- [Task instructions]: Pull out from the material below all lines with "scene".

- [Raw data]:
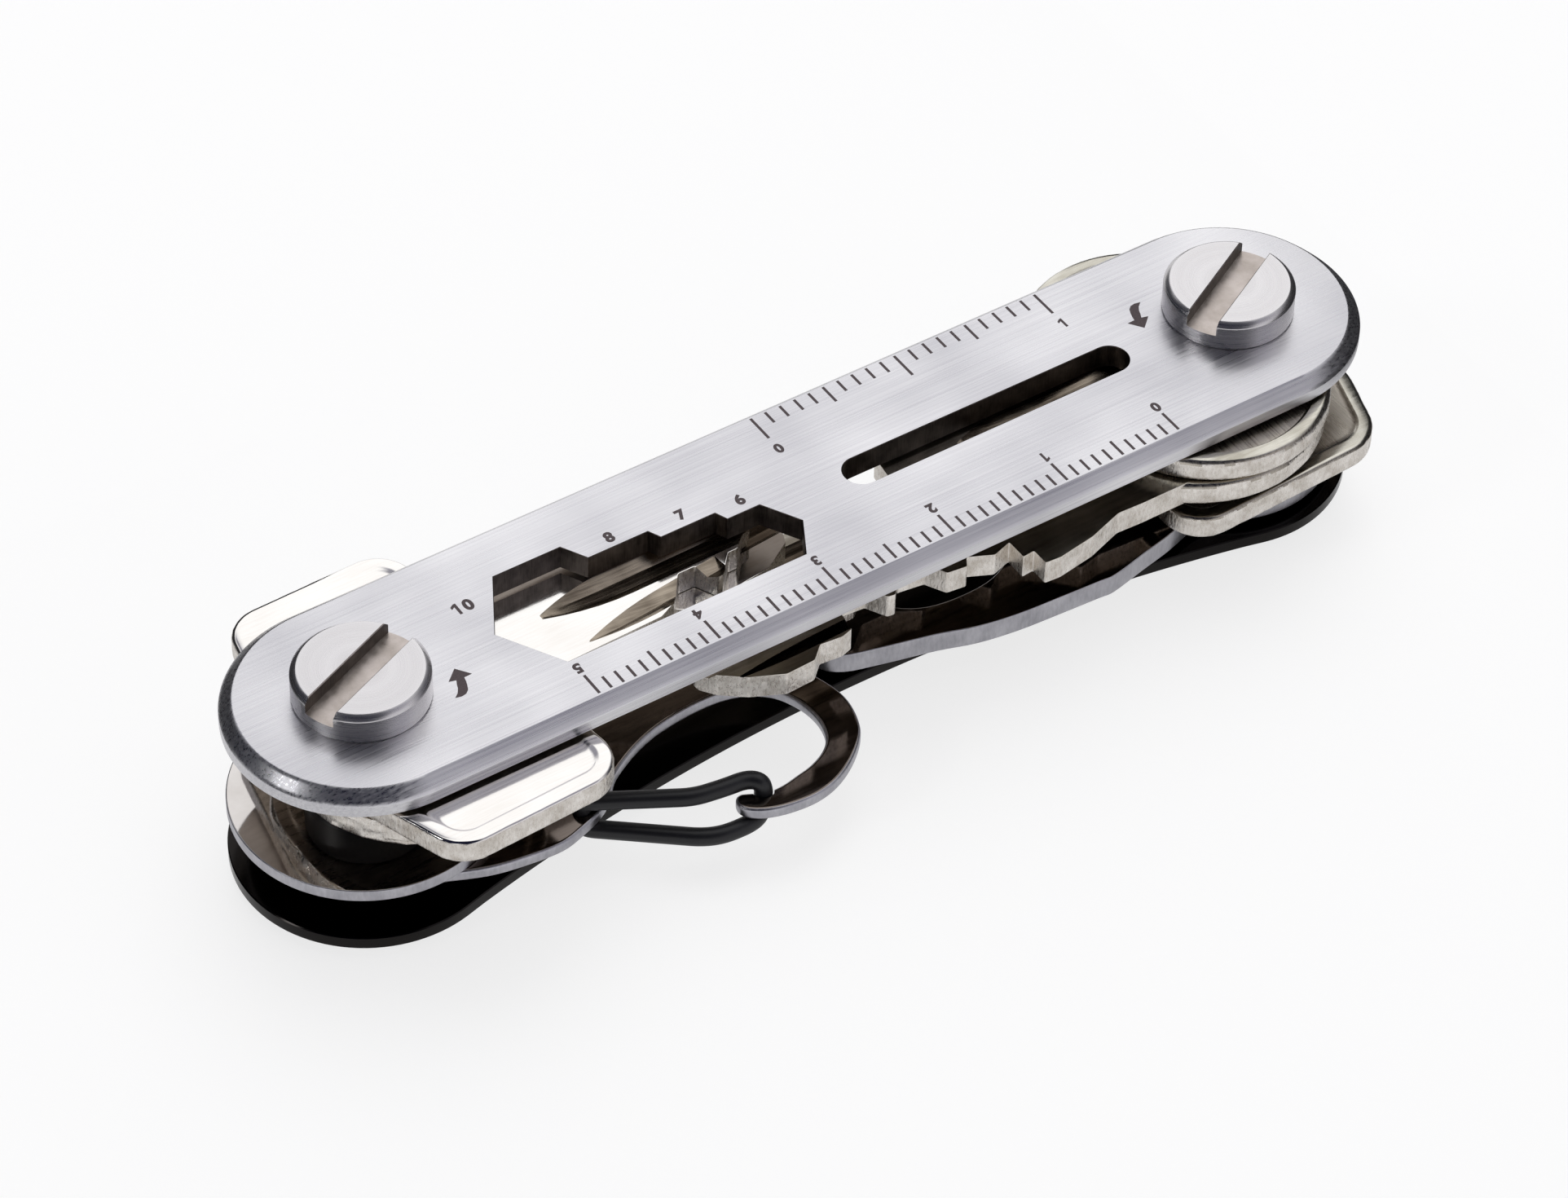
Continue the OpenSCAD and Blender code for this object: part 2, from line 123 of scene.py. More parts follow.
lamp = bpy.data.objects.new("overhead_softbox", bpy.data.lights.new("overhead_softbox", "AREA"))
lamp.data.shape = "DISK"
lamp.data.size = 0.5
lamp.data.energy = 1.0
lamp.location = (0.12, 0.25, 0.55)
lamp.rotation_euler = (-lamp.location).to_track_quat("-Z", "Y").to_euler()
lamp.visible_glossy = False
bpy.context.scene.collection.objects.link(lamp)


# --- Paper floor ------------------------------------------------------------------------------
# A white matte sheet of card that the organiser lies on.

def new_material(name):
    """A material with only a Principled shader: the material, its tree and the shader."""
    made = bpy.data.materials.new(name)
    made.use_nodes = True
    tree = made.node_tree
    tree.nodes.clear()
    shader = add_node(tree, "ShaderNodeBsdfPrincipled")
    add_node(tree, "ShaderNodeOutputMaterial", {"Surface": shader.outputs["BSDF"]})
    return made, tree, shader


def mesh_object(name, points, faces, place=(0, 0, 0)):
    """An object from points in millimetres, with its origin at place, also in millimetres."""
    mesh = bpy.data.meshes.new(name)
    mesh.from_pydata([Vector(p) * MM for p in points], [], faces)
    turned_out = bmesh.new()
    turned_out.from_mesh(mesh)
    bmesh.ops.recalc_face_normals(turned_out, faces=turned_out.faces)
    turned_out.to_mesh(mesh)
    turned_out.free()
    made = bpy.data.objects.new(name, mesh)
    made.location = Vector(place) * MM
    bpy.context.scene.collection.objects.link(made)
    return made


def circle(radius, sides, start=0.0, sweep=360.0):
    """Points of a circle or of an arc, anticlockwise."""
    whole = abs(sweep) >= 360
    turns = [start + sweep * k / (sides if whole else sides - 1) for k in range(sides)]
    return [(radius * math.cos(math.radians(a)), radius * math.sin(math.radians(a)))
            for a in turns]


floor_radius = 700
paper, tree, shader = new_material("matte_white_card")
shader.inputs["Base Color"].default_value = linear("#8e8e8e")
shader.inputs["Roughness"].default_value = 0.9
shader.inputs["Emission Color"].default_value = linear("#ffffff")
# The card is lit evenly from below, so that shadows on it stay faint.
card_glow = add_node(tree, "ShaderNodeMapRange",
                     {"Value": add_node(tree, "ShaderNodeLightPath").outputs["Is Camera Ray"],
                      "To Min": 0.5, "To Max": 0.78})
tree.links.new(card_glow.outputs["Result"], shader.inputs["Emission Strength"])
floor = mesh_object("paper_floor", [(x, y, 0) for x, y in circle(floor_radius, 96)],
                    [tuple(range(96))])
floor.data.materials.append(paper)

# Low black cards that stand just out of view on the right and behind, for the bevels to mirror.
black_card, tree, shader = new_material("matte_black_card")
shader.inputs["Base Color"].default_value = linear("#2c2c30")
shader.inputs["Roughness"].default_value = 0.9
for name, start, end in [("right_screen", (62, -45), (62, 70)), ("back_screen", (-95, 42), (-22, 42))]:
    screen = mesh_object(name, [(*start, 0), (*end, 0), (*end, 30), (*start, 30)], [(0, 1, 2, 3)])
    screen.data.materials.append(black_card)
    screen.visible_camera = False
    screen.visible_diffuse = False
    screen.visible_shadow = False


# --- Top plate --------------------------------------------------------------------------------
# A stainless steel strip with round ends, ground flat and brushed along its length. Its upper
# edge has a milled 45 degree bevel, and the slot and the spanner steps are punched through.

def inset(outline, distance):
    """An anticlockwise outline moved inwards by distance."""
    moved = []
    for i, here in enumerate(outline):
        here = Vector(here)
        arriving = (here - Vector(outline[i - 1])).normalized()
        leaving = (Vector(outline[(i + 1) % len(outline)]) - here).normalized()
        inward = Vector((-arriving.y - leaving.y, arriving.x + leaving.x)).normalized()
        stretch = max(0.6, inward.dot(Vector((-leaving.y, leaving.x))))
        moved.append(tuple(here + inward * (distance / stretch)))
    return moved


def anticlockwise(outline):
    """The same outline, running anticlockwise."""
    area = sum(a[0] * b[1] - b[0] * a[1] for a, b in zip(outline, outline[1:] + outline[:1]))
    return outline if area > 0 else outline[::-1]


def loft(name, rings, place=(0, 0, 0)):
    """A closed mesh through level rings of points, lowest first, each anticlockwise."""
    count = len(rings[0])
    faces = [tuple(reversed(range(count)))]
    for r in range(len(rings) - 1):
        for i in range(count):
            j = (i + 1) % count
            faces.append((r * count + i, r * count + j, (r + 1) * count + j, (r + 1) * count + i))
    faces.append(tuple(range((len(rings) - 1) * count, len(rings) * count)))
    return mesh_object(name, [p for ring in rings for p in ring], faces, place)


def slab(name, outline, steps, place=(0, 0, 0)):
    """A flat piece over an outline. Each step is how far its edge is moved in, and its height."""
    return loft(name, [[(x, y, z) for x, y in inset(outline, d)] for d, z in steps], place)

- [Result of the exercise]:
Continue the OpenSCAD and Blender code for this object: part 2, from line 123 of scene.py. More parts follow.
bpy.context.scene.collection.objects.link(lamp)
    bpy.context.scene.collection.objects.link(made)